Sur un autre plan, le Haut commissariat aux réfugiés (HCR) a déclaré hier que plus de six millions d’Ukrainiens ont fui leur pays depuis le déclenchement de l’offensive de la Russie.

La Pologne accueille à elle seule plus de la moitié, 3,27 millions, des Ukrainiens partis à l’étranger depuis le 24 février, dont 90% sont des femmes et des enfants, a souligné le HCR à Genève. Il a relevé toutefois que le flot de ces départs s’est au fil du temps considérablement tari.

S’y ajoutent les quelque huit millions de personnes déplacées à l’intérieur de l’Ukraine qui, avant les hostilités, avait 37 millions d’habitants dans les régions sous le contrôle de son gouvernement.  La Crimée ayant été annexée en 2014 par la Russie et les zones de l’est étant contrôlées par des séparatistes prorusses.

 

Retour continu des réfugiés dans la région de Kiev

En gare de Kiev, les retours d’Ukrainiens partis à l’étranger se multiplient depuis le 9 mai, date à laquelle l’Ukraine redoutait une action militaire d’éclat de la Russie pour l’anniversaire de la victoire sur l’Allemagne nazie.

Lorsqu’un train en provenance de Pologne entre en gare, des cris de joie retentissent.

" On s’habitue à la guerre, à la menace. Les craintes qu’on avait il y deux mois sont différentes de celles d’aujourd’hui ", explique sur un quai Dana Pervalska, 27 ans.

Tarissement de l’approvisionnement en gaz russe

Les tensions montaient aussi autour des questions énergétiques. L’Allemagne, l’un des principaux acheteurs européens de gaz russe, a vu son approvisionnement via l’Ukraine fondre de près de 40% en deux jours.

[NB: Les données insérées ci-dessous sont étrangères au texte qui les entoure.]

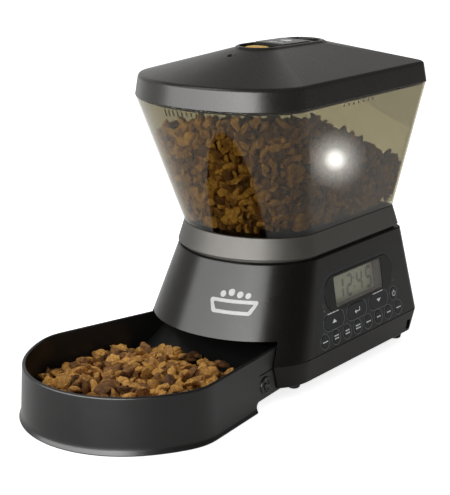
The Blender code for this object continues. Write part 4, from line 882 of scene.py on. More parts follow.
def make_screw_posts():
    """Posts inside the housing that the case screws pull on, with their webs."""
    for row, side in CORNERS:
        low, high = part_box(f"case_screw_{row}_{side}")
        x, y = plan_middle(low, high)
        start = TRAY_BOTTOM.z + WALL + GAP
        profile = ((0.0036, start), (0.0040, start + 0.0004), (0.0040, 0.0436), (0.0036, 0.0440))
        post = turned("post", profile, 28, centre=(x, y))
        reach = blend_station(BODY_TOP, BODY_BOTTOM, 0.0480)
        wall_x = reach.half_width - SIDE_TAPER * max(y - reach.centre, 0.0) - WALL
        ends = sorted((x, math.copysign(wall_x - GAP, x)))
        join(post, box("web", (ends[0], y - 0.001, TRAY_TOP.z + 0.003), (ends[1], y + 0.001, 0.0470)))
        cut(post, prism("bore", circle(SCREW_HOLE, 20, (x, y)), "z", start - 0.001, start + 0.013))
        post.name = f"screw_post_{row}_{side}"
        dress(post, "body_plastic", "base")


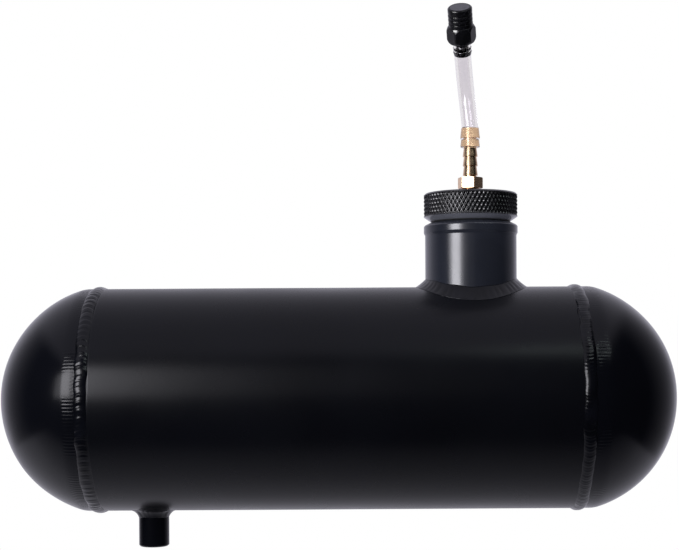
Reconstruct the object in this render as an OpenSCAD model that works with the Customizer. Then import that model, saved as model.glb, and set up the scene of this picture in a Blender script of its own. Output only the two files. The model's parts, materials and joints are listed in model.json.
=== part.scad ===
// Horizontal vented fluid tank: a rolled barrel with two spun domed heads, a screw-capped
// filler neck with a hose-and-valve breather on top, and a threaded outlet bung below.
// Origin: on the barrel's axis at mid-length. +X runs along the barrel towards the filler
// neck, +Z points up. Millimetres.

/* [Shell] */
// Outer diameter of the barrel and of the heads' flanges
tank_d = 127; // [90:1:200]
// Length of the shell between the centres of the two girth welds
barrel_len = 269.5; // [200:0.5:500]
// Thickness of the sheet in the barrel and the heads
shell_wall = 2.3; // [1.5:0.1:3.5]

/* [Domed heads] */
// How much larger the crown's radius is than the shell's
crown_extra = 2.4; // [1:0.1:10]
// Outside radius of the knuckle between crown and flange
knuckle_r = 4; // [4:0.5:15]
// Straight flange from the centre of the girth weld to the knuckle
flange_len = 8.9; // [5:0.1:15]

/* [Girth welds] */
// Root gap between barrel and head, filled by the weld
weld_gap = 2; // [1:0.5:3]
// Width of the weld's crown across the joint
bead_w = 9; // [6:0.5:9]
// Height of the crown above the shell
bead_h = 1.3; // [0.6:0.1:2]

/* [Filler neck] */
// Distance of the neck's axis from the right-hand girth weld
neck_from_weld = 58.8; // [42:0.1:90]
// Outer diameter of the neck tube
neck_d = 52.4; // [42:0.2:64]
// Height of the neck's rim above the top of the shell
neck_h = 36.9; // [30:0.1:60]
// Extra diameter of the lip round the mouth
lip_extra = 1.4; // [0.8:0.2:4]
// Height of the lip
lip_h = 7.3; // [5:0.1:10]
// Height of the bevel under the lip
lip_foot = 1.2; // [0.5:0.1:2]
// Height of the bevel from the lip up to the rim
rim_bevel = 1.8; // [0.5:0.1:2.5]
// Wall of the neck outside its bore, which is its thread's minor diameter
neck_wall = 5.4; // [4.5:0.1:8]
// Depth to which the neck reaches below the top of the shell
neck_sink = 10.5; // [10.5:0.5:14]

/* [Cap thread] */
// Pitch of the screw thread between cap and neck
thread_pitch = 3; // [2.7:0.1:3.6]
// Height of the male thread's ridge above the plug
ridge_h = 1.4; // [1:0.1:1.6]
// Width of the ridge at its foot
ridge_foot = 2.1; // [1.6:0.1:2.1]
// Width of the ridge at its crest
ridge_crest = 0.8; // [0.5:0.1:1]
// Turns of thread on the plug
plug_turns = 2.75; // [2:0.25:3]
// Running clearance between plug and bore, and on all sides of the ridge
thread_clear = 0.25; // [0.2:0.05:0.4]

/* [Filler cap] */
// How much wider the cap's knurled rim is than the neck's lip
cap_over = 0; // [0:0.1:8]
// Height of the cap's head
cap_h = 16; // [12:0.1:20]
// Bevel along the cap's upper edge
cap_bevel = 1; // [0.5:0.1:2]
// Height of the bevel along the cap's lower edge
cap_foot_bevel = 2.6; // [1:0.1:3]
// Distance that the plug reaches below the head
plug_len = 14; // [12:0.5:16]
// Wall of the hollow plug inside its thread
plug_wall = 5; // [3:0.5:8]
// Thickness of the cap's head over the hollow of the plug
cap_web = 9; // [8:0.5:12]

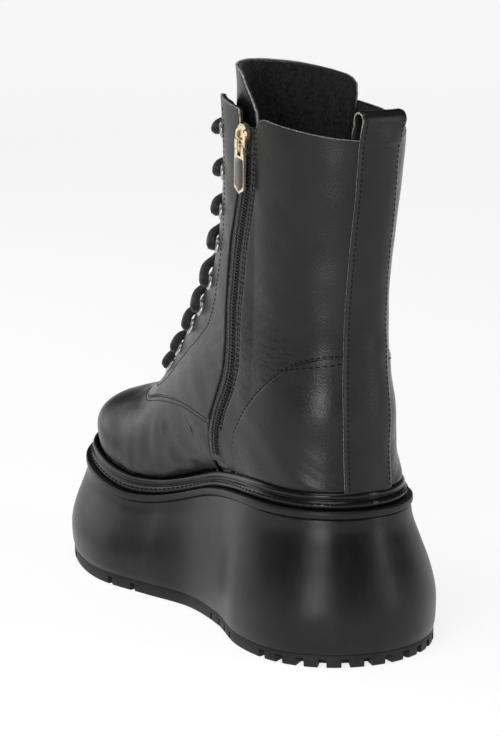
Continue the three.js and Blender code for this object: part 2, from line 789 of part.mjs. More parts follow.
// The slider's frame on the inner side of the shaft.
function sliderFrame() {
  const bothSides = new THREE.MeshBasicMaterial({ side: THREE.DoubleSide });
  const surface = new THREE.Mesh(fromSolid(fullWall), bothSides);
  const onSide = (row) => {
    const start = new THREE.Vector3(read(ZIP, 'x', row), 80, read(ZIP, 'z', row));
    return new THREE.Raycaster(start, new THREE.Vector3(0, -1, 0)).intersectObject(surface)[0].point;
  };
  const centre = onSide(SLIDER_ROW);
  const up = onSide(SLIDER_ROW - 0.5).sub(onSide(SLIDER_ROW + 0.7)).normalize();
  const across = new THREE.Vector3(1, 0, 0).cross(up).cross(up).negate().normalize();
  const out = new THREE.Vector3().crossVectors(up, across);
  return new THREE.Matrix4().makeBasis(across, out, up).setPosition(centre);
}

add('outsole', outsole(), RUBBER, 0.7);
add('platform', platform(), RUBBER, 0.45);
add('midsole', midsole(), RUBBER, 0.5);
add('welt', welt(), RUBBER, 0.35);
add('insole', insole(), 0x2a2a2a, 0.9);
add('upper', fromSolid(fullWall.subtract(throatCutter()).subtract(zipCutter(ZIP_SLOT))), LEATHER, 0.4);
add('tongue', tongue(), LEATHER, 0.5);
add('pull_loop', pullLoop(), LEATHER, 0.45);
add('zip_band', zipBand(), 0x101010, 0.7);
const onZip = sliderFrame();
add('zip_slider', fromSolid(slider()).applyMatrix4(onZip), GOLD, 0.25, 1);
add('zip_pull', fromSolid(pull()).applyMatrix4(onZip), GOLD, 0.25, 1);
for (let pair = 0; pair < EYELETS.length; pair++) {
  add(`eyelet_inner_${pair + 1}`, eyelet(pair, 1), 0xb8b8ba, 0.3, 1);
  add(`eyelet_outer_${pair + 1}`, eyelet(pair, -1), 0xb8b8ba, 0.3, 1);
}
add('lace', lace(), CORD, 0.9);

boot.position.copy(ORIGIN).negate();

export default boot;
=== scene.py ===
"""Looks of the platform boot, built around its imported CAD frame."""
import math

import bpy
import numpy as np
from mathutils import Matrix, Vector
from mathutils.bvhtree import BVHTree


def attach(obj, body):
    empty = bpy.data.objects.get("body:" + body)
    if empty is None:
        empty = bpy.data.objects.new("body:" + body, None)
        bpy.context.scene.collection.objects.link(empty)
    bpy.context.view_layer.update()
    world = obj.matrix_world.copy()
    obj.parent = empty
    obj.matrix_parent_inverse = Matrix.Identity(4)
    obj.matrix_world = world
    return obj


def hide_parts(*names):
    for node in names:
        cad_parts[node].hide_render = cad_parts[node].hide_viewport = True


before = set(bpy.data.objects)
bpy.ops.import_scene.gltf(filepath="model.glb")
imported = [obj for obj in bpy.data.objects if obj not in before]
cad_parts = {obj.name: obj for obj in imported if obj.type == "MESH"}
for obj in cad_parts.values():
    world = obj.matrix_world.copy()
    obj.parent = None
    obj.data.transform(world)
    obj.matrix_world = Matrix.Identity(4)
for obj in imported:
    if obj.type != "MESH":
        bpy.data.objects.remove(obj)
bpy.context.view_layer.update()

# --- sizes, in millimetres, in the last's own frame (back of the heel at x = 0) ----------------

ORIGIN = np.array([117.6, -2.8, 0.0])  # middle of the floor print in that frame
MM = 0.001
FOOT_LENGTH = 240
HEEL_SEAT = 79.7  # feather line above the floor under the heel
BALL_SEAT = 55.8  # and under the ball of the foot
ARCH_RISE = 3.2
TIP_RISE = 13
TREAD_SPRING = 6  # how far the tread turns up at the toe
OUTSOLE = 6.2  # thickness of the tread layer
LIP_DROP = 11.9  # underside of the midsole's lip below the feather line
WELT_DROP = 8.1  # underside of the welt below it
WALL_REACH = 5.9  # top of the platform's wall out from the feather line
SWELL = 1.3  # how far that wall bulges
SOLE_INSIDE = -9  # inner limit of the platform and midsole, in from the feather line
TONGUE_DEPTH = 3.6  # outer face of the tongue below the upper's surface
TONGUE_TUCK = 3.6  # how far its top leans to the outer side
THROAT_ROW = 5.74  # section where the throat opens
HEEL_ROW = 12  # section that ends at the foot of the back seam
COLLAR_ROW = 18


def spans(column, place):
    """Smooth values of a column of numbers at places counted in rows."""
    ends = [[2 * column[0] - column[1]], column, [2 * column[-1] - column[-2]]]
    padded = np.concatenate(ends)
    place = np.asarray(place, float)
    i = np.clip(np.floor(place).astype(int), 0, len(column) - 2)
    t = place - i
    before, a, b, after = (padded[i + k] for k in range(4))
    rise, fall = (b - before) / 2, (after - a) / 2
    bend = 2 * (a - b) + rise + fall
    return ((bend * t + 3 * (b - a) - 2 * rise - fall) * t + rise) * t + a


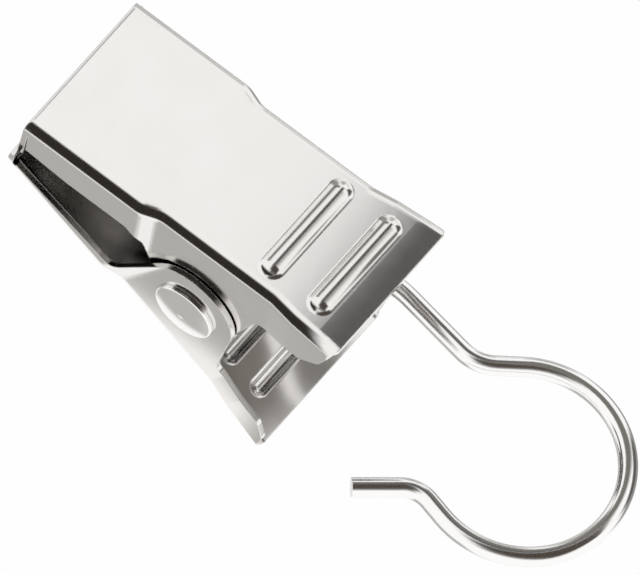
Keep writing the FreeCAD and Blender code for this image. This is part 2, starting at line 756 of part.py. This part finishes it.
def sweep_wire(label, path_shape, radius):
    """Round wire along a path that starts with a straight run or an arc."""
    path = doc.addObject("Part::Feature", label + "_path")
    path.Shape = path_shape
    section = doc.addObject("Part::Circle", label + "_section")
    section.setExpression("Radius", radius.formula)
    start = path.Shape.OrderedEdges[0]
    first = path.Shape.OrderedVertexes[0].Point
    parameter = start.FirstParameter
    if (start.valueAt(parameter) - first).Length > 1e-6:
        parameter = start.LastParameter
    section.Placement = Placement(first, Rotation(Vector(0, 0, 1), start.tangentAt(parameter)))
    wire = doc.addObject("Part::Sweep", label)
    wire.Sections = [section]
    count = len(path.Shape.Edges)
    wire.Spine = (path, [f"Edge{number + 1}" for number in range(count)])
    wire.Solid = True
    wire.Frenet = True
    wire.Transition = "Right corner"
    wire.setExpression(".Placement.Base.z", rivet_height.formula)
    doc.recompute()
    expected = math.pi * float(radius) ** 2 * path.Shape.Length
    print(label, "length", round(path.Shape.Length, 2), "volume over section times length",
          round(wire.Shape.Volume / expected, 4))
    return wire


rivet = make_rivet()
hook = sweep_wire("hook", hook_path(), size("wire_radius"))
spring = sweep_wire("torsion_spring", spring_path(), size("spring_wire_radius"))
doc.recompute()

os.makedirs("parts", exist_ok=True)
kept = [front_jaw, back_jaw, rivet, spring, hook]
for item in doc.Objects:
    if "Invalid" in item.State or "Error" in item.State:
        raise RuntimeError(f"{item.Label} failed: {item.State}")
for item in kept:
    shape = item.Shape
    if shape.isNull() or not shape.isValid():
        raise RuntimeError(f"{item.Label} has no valid shape")
    print(item.Label, len(shape.Solids), round(shape.Volume, 3), shape.BoundBox)
    shape.exportStep(f"parts/{item.Label}.step")
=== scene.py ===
import bmesh
import bpy
import math
from mathutils import Matrix, Vector


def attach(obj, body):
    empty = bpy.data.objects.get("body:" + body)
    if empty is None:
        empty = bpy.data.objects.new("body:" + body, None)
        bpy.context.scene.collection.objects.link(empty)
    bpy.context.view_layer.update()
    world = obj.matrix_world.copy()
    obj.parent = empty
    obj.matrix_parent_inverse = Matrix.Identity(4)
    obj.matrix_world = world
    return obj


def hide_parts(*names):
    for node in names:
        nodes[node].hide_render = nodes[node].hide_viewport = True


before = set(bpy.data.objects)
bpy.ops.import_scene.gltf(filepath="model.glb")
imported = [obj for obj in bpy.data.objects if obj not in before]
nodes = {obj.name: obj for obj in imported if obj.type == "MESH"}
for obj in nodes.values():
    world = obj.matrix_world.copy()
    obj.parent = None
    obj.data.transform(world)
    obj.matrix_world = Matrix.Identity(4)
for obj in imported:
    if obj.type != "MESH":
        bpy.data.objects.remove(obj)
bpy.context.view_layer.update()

print("frame loaded:", sorted(nodes))


def newMaterial(name):
    material = bpy.data.materials.new(name)
    material.use_nodes = True
    return material, material.node_tree.nodes, material.node_tree.links


# what all four metals share: scales per metre, and roughness as a share of the metal's own
metalSurface = {
    "patchScale": 420.0,
    "patchDetail": 5.0,
    "grainDetail": 4.0,
    "polish": (0.85, 1.2),
    # painted shade: the occlusion at which the darkening is full, and the occlusion's samples
    "paintedShadeFullAt": 0.1,
    "paintedShadeSamples": 8,
    "edgeSamples": 4,
}
plateMetal = {
    "colour": (0.92, 0.903, 0.885, 1),
    "stain": (0.84, 0.815, 0.79, 1),
    "roughness": 0.13,
    # painted shade: reach of the occlusion, the colour it darkens to and where the darkening ends
    "paintedShadeReach": 0.014,
    "paintedShadeColour": (0.05, 0.042, 0.034, 1),
    "paintedShadeNoneAt": 0.72,
    "grainScale": 900.0,
    "grainDepth": 0.0000015,
    "edgeRadius": 0.00012,
}
wireMetal = {
    "colour": (0.97, 0.965, 0.955, 1),
    "stain": (0.96, 0.95, 0.935, 1),
    "roughness": 0.14,
    # painted shade: reach of the occlusion, the colour it darkens to and where the darkening ends
    "paintedShadeReach": 0.002,
    "paintedShadeColour": (0.2, 0.19, 0.18, 1),
    "paintedShadeNoneAt": 0.5,
    "grainScale": 1200.0,
    "grainDepth": 0.000001,
    "edgeRadius": 0.00005,
}
rivetMetal = {
    "colour": (0.96, 0.95, 0.935, 1),
    "stain": (0.95, 0.935, 0.915, 1),
    "roughness": 0.16,
    # painted shade: reach of the occlusion, the colour it darkens to and where the darkening ends
    "paintedShadeReach": 0.0012,
    "paintedShadeColour": (0.06, 0.052, 0.045, 1),
    "paintedShadeNoneAt": 0.6,
    "grainScale": 1500.0,
    "grainDepth": 0.0000015,
    "edgeRadius": 0.00008,
}
springMetal = {
    "colour": (0.42, 0.42, 0.43, 1),
    "stain": (0.38, 0.37, 0.37, 1),
    "roughness": 0.32,
    # painted shade: reach of the occlusion, the colour it darkens to and where the darkening ends
    "paintedShadeReach": 0.002,
    "paintedShadeColour": (0.05, 0.045, 0.04, 1),
    "paintedShadeNoneAt": 0.6,
    "grainScale": 1500.0,
    "grainDepth": 0.000002,
    "edgeRadius": 0.00004,
}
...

Le géant russe Gazprom avait confirmé mercredi que les volumes livrés à l’Europe en passant par le territoire ukrainien baisseraient de près de 30% ce jeudi, après 18% la veille.

La Russie et l’Ukraine s’en rejettent la responsabilité.

Kiev dit depuis mardi ne plus pouvoir garantir les livraisons via les installations de Sokhranivka, dans la région de Lougansk, en raison de la présence des forces armées russes. L’Ukraine ajoute qu’elle a demandé à Gazprom d’accroître les volumes fournis via un autre point de transit, celui de Soudja.

Mais Moscou assure que le transit peut parfaitement se faire à travers Sokhranivka et que réorienter le flot vers Soudja est impossible.

Si les baisses ont été compensées côté allemand par du gaz importé de Norvège et des Pays-Bas, Gazprom a semblé prêt à réduire davantage encore ses livraisons européennes. En effet, le géant russe de l’énergie a annoncé qu’il n’utiliserait plus un gazoduc clé passant par la Pologne, le Yamal-EuroPol.

Le ministre allemand de l’Energie Robert Habeck a accusé la Russie d’utiliser l’énergie " comme une arme ".

 

Réunions du G7 et de l’Otan

La question des sanctions et des perturbations dans les fournitures de gaz devrait être au menu de la visite du ministre ukrainien des Affaires étrangères Dmytro Kouleba en Allemagne. Kouleba doit participer vendredi et samedi à une réunion avec ses homologues du G7 (Canada, France, Allemagne, Italie, Japon, Royaume-Uni et Etats-Unis).

" L’Europe doit couper l’oxygène énergétique " à la Russie et " se débarrasser de sa dépendance du gaz russe ", a lancé jeudi M. Kouleba.

Les 27 Etats de l’UE s’efforcent de réduire leur dépendance aux hydrocarbures russes depuis le début du conflit. Cependant, ils n’ont pas réussi pour l’instant à s’entendre concernant un arrêt progressif des achats de pétrole russe.

Le président Vladimir Poutine a quant à lui jugé jeudi que les sanctions économiques imposées par les Occidentaux à la Russie affectaient plus l’Europe que son pays.

Les ministres des Affaires étrangères des pays de l’Otan se réuniront aussi vendredi et samedi pour discuter de leur soutien militaire à l’Ukraine et peut-être également à la Moldavie.

La Russie est en effet soupçonnée de vouloir faire avancer ses troupes jusqu’à la Transdniestrie, une région séparatiste prorusse sur le territoire moldave.

 

" Dénoncés par les prorusses "

Jeudi, l’armée russe continuait son offensive dans le Donbass, où elle ne progresse que lentement et essaie notamment de prendre " le contrôle total " des localités de Roubijné et de Severodonetsk, a noté la présidence ukrainienne.

Les habitants de la région ayant refusé d’évacuer sont souvent favorables à Moscou.  " Ils donnent aux Russes nos coordonnées, c’est certain ", a raconté à l’AFP un soldat dont le nom de guerre est " Zastava " rencontré sur la ligne de front à Novomykolaïvka.